Wow, that's fantastic. Congrats!


----------



## Maxs Mom (Mar 22, 2008)

OH that is SO COOL!!! Congratulations!!! Good luck with the MACH goal you can do it!!! 

We are slowing down, just at tad right now, but certainly not stopping. We will take a break in December. My goal is to maybe PAX by the end of 2010? I guess we will just have to see. 

CONGRATULATIONS!!!!!


----------



## hawtee (Nov 1, 2006)

Great job, sounds like you will be there in no time......that elusive MACH.
Tell you what I will trade you some points for those dang Doubles....


----------



## katieanddusty (Feb 9, 2006)

Yay, congratulations!!! Sounds like Barley is doing really well. Where are Nationals this year, are they close enough that you could go?


----------



## sammydog (Aug 23, 2008)

Maxs Mom said:


> OH that is SO COOL!!! Congratulations!!! Good luck with the MACH goal you can do it!!!
> 
> We are slowing down, just at tad right now, but certainly not stopping. We will take a break in December. My goal is to maybe PAX by the end of 2010? I guess we will just have to see.

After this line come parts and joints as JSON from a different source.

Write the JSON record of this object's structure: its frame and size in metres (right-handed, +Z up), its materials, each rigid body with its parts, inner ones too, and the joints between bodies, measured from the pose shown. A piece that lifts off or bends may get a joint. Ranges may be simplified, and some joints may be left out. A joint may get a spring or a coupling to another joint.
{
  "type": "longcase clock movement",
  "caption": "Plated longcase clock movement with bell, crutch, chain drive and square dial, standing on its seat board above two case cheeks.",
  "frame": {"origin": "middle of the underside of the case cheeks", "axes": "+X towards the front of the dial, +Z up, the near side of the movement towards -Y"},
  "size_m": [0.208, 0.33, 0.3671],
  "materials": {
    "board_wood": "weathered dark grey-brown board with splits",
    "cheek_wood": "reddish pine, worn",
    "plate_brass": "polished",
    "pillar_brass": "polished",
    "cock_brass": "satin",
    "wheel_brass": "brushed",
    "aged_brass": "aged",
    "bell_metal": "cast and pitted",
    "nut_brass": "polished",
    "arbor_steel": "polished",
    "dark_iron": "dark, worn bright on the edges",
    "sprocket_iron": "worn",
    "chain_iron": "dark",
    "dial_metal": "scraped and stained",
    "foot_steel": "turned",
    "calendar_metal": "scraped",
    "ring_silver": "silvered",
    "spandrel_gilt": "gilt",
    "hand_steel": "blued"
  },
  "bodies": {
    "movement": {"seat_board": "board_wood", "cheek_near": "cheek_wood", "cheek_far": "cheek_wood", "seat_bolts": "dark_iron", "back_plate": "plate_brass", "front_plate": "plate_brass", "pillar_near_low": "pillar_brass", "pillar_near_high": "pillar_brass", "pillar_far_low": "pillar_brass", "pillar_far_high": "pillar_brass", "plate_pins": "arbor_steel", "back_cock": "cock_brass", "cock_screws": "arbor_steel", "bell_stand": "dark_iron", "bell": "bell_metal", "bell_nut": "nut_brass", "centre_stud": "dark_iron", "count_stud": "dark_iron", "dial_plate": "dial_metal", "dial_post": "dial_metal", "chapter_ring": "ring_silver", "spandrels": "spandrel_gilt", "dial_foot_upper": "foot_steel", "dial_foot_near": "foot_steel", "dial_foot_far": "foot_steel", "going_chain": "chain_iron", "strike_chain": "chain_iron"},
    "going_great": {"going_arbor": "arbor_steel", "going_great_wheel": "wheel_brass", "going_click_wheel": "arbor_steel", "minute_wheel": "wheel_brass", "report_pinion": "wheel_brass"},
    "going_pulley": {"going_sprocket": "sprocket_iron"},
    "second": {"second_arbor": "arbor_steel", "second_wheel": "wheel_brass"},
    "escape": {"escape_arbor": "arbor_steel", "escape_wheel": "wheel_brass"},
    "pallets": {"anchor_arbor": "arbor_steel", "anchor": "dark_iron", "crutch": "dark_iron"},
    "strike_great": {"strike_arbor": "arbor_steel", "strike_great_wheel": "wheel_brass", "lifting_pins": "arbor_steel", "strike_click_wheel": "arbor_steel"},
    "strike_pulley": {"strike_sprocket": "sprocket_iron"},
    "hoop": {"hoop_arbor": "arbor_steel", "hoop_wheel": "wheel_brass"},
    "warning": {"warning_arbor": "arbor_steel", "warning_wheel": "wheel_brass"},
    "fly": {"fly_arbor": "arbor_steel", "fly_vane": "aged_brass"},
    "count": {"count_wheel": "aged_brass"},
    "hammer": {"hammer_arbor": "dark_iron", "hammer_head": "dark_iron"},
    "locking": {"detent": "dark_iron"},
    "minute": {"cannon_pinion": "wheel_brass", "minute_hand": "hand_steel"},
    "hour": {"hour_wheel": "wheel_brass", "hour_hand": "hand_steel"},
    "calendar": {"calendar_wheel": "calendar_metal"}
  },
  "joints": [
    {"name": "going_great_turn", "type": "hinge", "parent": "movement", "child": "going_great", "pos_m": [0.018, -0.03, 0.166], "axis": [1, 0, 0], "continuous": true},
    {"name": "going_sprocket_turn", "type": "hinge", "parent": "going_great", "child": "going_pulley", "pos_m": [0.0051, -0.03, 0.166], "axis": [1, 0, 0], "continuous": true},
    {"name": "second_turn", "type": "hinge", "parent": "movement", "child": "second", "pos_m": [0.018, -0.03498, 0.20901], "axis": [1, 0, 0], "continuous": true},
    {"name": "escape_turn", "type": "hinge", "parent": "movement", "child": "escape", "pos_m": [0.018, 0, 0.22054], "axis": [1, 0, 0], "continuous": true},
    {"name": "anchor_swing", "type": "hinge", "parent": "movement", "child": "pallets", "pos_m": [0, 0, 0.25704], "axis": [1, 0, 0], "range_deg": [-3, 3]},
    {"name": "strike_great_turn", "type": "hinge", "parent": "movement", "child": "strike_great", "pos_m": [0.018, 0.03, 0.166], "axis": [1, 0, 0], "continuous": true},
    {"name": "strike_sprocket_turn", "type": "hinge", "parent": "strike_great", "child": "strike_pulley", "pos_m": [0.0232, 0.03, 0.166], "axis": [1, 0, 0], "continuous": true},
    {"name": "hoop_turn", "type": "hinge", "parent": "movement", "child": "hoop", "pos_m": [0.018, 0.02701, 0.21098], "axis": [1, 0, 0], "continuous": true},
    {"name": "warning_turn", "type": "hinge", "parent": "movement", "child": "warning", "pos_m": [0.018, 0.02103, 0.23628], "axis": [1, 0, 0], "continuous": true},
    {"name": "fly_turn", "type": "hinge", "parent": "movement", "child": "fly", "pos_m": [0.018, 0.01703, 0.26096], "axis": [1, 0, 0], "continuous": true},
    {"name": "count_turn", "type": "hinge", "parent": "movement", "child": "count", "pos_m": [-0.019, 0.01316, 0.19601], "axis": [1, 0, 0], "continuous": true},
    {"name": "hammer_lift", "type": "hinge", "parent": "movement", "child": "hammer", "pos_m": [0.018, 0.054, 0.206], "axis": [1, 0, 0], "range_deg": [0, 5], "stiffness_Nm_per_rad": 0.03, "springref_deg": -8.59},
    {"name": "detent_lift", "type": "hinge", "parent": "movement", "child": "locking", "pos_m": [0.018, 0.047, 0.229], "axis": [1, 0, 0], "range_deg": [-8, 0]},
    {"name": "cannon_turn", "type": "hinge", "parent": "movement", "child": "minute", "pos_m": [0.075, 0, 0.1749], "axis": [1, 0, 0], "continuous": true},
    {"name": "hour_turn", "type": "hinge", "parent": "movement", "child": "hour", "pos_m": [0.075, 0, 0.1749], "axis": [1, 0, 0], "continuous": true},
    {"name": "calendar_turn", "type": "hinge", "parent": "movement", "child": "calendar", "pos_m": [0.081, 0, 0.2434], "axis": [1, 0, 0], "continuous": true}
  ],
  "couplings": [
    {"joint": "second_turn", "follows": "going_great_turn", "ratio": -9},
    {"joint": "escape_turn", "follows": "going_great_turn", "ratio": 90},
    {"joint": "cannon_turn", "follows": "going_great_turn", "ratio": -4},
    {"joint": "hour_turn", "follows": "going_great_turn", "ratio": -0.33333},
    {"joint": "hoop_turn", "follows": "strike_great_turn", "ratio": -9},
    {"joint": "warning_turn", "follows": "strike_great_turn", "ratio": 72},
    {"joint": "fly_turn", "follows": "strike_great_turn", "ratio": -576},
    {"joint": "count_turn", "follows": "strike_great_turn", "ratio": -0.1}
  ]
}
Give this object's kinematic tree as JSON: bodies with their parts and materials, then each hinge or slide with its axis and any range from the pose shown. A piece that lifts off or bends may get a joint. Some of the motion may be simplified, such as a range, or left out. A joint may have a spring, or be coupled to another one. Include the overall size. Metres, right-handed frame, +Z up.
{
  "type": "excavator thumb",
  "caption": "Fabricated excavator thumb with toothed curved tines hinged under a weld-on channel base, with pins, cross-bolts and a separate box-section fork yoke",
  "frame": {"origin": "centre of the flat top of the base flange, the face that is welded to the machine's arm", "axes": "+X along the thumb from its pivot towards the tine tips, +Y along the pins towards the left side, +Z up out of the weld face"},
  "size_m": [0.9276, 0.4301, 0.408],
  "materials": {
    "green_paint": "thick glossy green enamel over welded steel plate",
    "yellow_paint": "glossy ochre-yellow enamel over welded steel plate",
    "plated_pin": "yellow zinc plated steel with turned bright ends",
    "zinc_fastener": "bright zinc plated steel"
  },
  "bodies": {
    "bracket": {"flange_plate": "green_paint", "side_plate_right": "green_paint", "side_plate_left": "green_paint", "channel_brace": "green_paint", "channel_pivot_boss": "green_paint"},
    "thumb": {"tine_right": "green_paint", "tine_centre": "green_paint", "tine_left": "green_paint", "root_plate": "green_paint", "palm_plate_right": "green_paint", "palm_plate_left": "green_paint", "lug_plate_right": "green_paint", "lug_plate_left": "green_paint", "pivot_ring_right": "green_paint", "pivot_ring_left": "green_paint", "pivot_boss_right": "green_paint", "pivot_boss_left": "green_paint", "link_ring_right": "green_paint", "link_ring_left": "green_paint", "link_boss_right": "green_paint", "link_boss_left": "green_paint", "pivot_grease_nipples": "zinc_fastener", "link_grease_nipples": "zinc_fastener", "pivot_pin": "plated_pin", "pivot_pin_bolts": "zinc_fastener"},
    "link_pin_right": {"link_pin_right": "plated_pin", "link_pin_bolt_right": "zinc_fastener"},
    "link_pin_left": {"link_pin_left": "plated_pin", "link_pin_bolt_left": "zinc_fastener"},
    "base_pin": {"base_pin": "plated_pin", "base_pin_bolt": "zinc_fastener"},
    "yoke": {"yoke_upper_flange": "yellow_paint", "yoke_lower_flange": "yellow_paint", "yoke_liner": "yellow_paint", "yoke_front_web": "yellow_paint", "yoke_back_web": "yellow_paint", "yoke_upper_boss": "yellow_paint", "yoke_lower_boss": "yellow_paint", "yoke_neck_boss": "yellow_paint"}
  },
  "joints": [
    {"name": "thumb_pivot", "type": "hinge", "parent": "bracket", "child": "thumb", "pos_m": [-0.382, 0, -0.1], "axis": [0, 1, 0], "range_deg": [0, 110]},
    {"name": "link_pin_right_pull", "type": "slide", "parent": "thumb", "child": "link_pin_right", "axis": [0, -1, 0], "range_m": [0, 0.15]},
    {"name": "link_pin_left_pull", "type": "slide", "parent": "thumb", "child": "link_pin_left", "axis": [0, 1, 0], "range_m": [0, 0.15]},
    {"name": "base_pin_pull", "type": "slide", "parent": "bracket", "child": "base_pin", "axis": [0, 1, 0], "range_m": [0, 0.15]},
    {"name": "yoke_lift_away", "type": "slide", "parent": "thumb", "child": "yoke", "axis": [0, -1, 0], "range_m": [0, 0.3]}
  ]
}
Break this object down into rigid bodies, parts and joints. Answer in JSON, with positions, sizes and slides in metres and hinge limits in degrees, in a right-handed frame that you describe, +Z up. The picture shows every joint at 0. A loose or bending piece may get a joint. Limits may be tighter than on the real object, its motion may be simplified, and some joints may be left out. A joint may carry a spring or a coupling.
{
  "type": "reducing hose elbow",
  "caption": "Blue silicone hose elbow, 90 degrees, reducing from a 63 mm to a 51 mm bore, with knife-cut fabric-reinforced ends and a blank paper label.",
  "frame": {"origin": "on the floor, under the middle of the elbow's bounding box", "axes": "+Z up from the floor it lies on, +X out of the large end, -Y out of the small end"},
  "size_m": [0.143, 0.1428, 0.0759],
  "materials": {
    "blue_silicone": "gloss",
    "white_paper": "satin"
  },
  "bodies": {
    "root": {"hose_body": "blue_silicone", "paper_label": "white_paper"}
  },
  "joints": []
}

I look forward to following you as you go. You can do it!


----------



## sammydog (Aug 23, 2008)

DNL2448 said:


> Awesome job to all of you! If I had some points, I would give them to you just to help you get to the Nationals! Bummer you don't have pictures, but next time for sure right?


Aw shucks, thanks! I will try to get some video this weekend.


----------



## sammydog (Aug 23, 2008)

hawtee said:


> Great job, sounds like you will be there in no time......that elusive MACH.





hawtee said:


> Tell you what I will trade you some points for those dang Doubles....


Hehe! I think you are going to do just fine getting there. But when AKC opens their points for QQ trading policy you got a deal! :

But I do think Barley is pretty even as far as points and QQs... But we shall see in the end!

Enjoy the journey!


----------



## sammydog (Aug 23, 2008)

katieanddusty said:


> Yay, congratulations!!! Sounds like Barley is doing really well. Where are Nationals this year, are they close enough that you could go?


Thank you! They are not close at all, Oklahoma. But, if we were ever able to qualify I think I would make the trek… It’s something that would be fun, and well, after everything with Sammy I don’t want to take any time for granted, or put things off until later or next time…


----------



## Maxs Mom (Mar 22, 2008)

sammydog said:


> Thank you! They are not close at all, Oklahoma. But, if we were ever able to qualify I think I would make the trek… It’s something that would be fun, and well, after everything with Sammy I don’t want to take any time for granted, or put things off until later or next time…


How many QQ's do you have for this year? You should try to go, I AM!!!!! We are planning to trek from MI to Tulsa next March barring un foreseen circumstances.


----------



## MaddieMagoo (Aug 14, 2007)

Whooo go Barley and Mira!! Sounds like a fun weekend! Wish I had a dog like Mira...she's so cute! =]


----------



## sammydog (Aug 23, 2008)

Maxs Mom said:


> How many QQ's do you have for this year? You should try to go, I AM!!!!! We are planning to trek from MI to Tulsa next March barring un foreseen circumstances.


This is QQ number 6, but we also need 400 points... If we qualify (big big if) I would go. I am sure you are going to have a great time!


----------



## sammydog (Aug 23, 2008)

MaddieMagoo said:


> Whooo go Barley and Mira!! Sounds like a fun weekend! Wish I had a dog like Mira...she's so cute! =]


Thanks, she is a lot of fun


----------



## goldengirls550 (Jun 12, 2008)

Congrats!! I know you can't wait until Barley gets that MACH! And it sounds like you are VERY close to your ADHF! Good luck with future trials!


----------



## hotel4dogs (Sep 29, 2008)

wow, that's fantastic! congratulations on a GReat weekend!!!


----------